According to Power of Habit up to 40% of our waking life may be dictated by habits. During these times we’re on autopilot. Habits are hard to change. This is both good and bad. Once you’ve created a habit of going to the gym every day it’s difficult to break it. But when you’re in the middle of doing your work and somehow end up on Facebook without realizing it, that’s a habit too.

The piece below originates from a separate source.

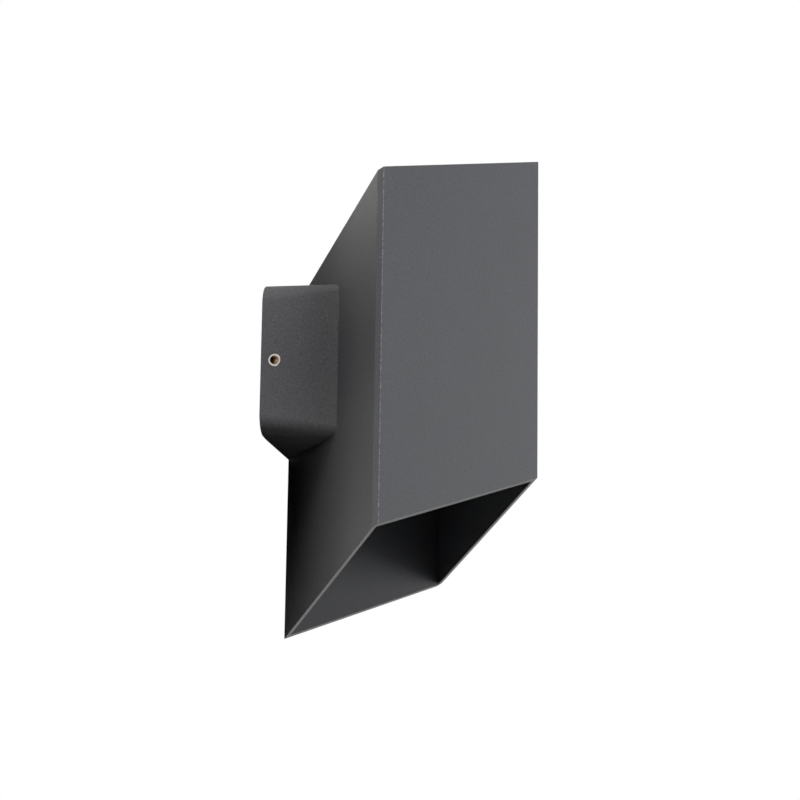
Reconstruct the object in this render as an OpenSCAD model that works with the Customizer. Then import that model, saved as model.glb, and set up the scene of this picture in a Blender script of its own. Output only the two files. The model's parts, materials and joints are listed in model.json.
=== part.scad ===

Habits are made up of a cue/trigger, behavior and reward. The reward satisfies some kind of craving you have. It could be hunger, the need for socialization, or boredom. To get rid of a bad habit you can use the following procedure:

  1. Identify the behavior, e.g. visiting Facebook. This is the easiest part because it’s usually obvious.
  2. Experiment with various rewards to figure out your craving. What if you went for a walk instead? What if you listened to music for a few minutes? Does that satisfy you?
  3. Try to identify the cue. It could be location, time, emotional state, other people, preceding action or something else.
  4. Make a new plan based on your cue and try to replace your habit. E.g. “At 3pm listen to music for 5 minutes.” Write it down and follow your plan when you experience the cue next time.


Regular meditation practice can help with various aspects of productivity. It can help you stay focused for longer periods of time. It will also help you to identify feelings and thoughts (e.g. rationalization) you may not notice otherwise. If you’re looking for an easy way to get started with meditation I recommend the Headspace app.

If you made it this far, thanks for reading. What are your favorite techniques for staying motivated and productive?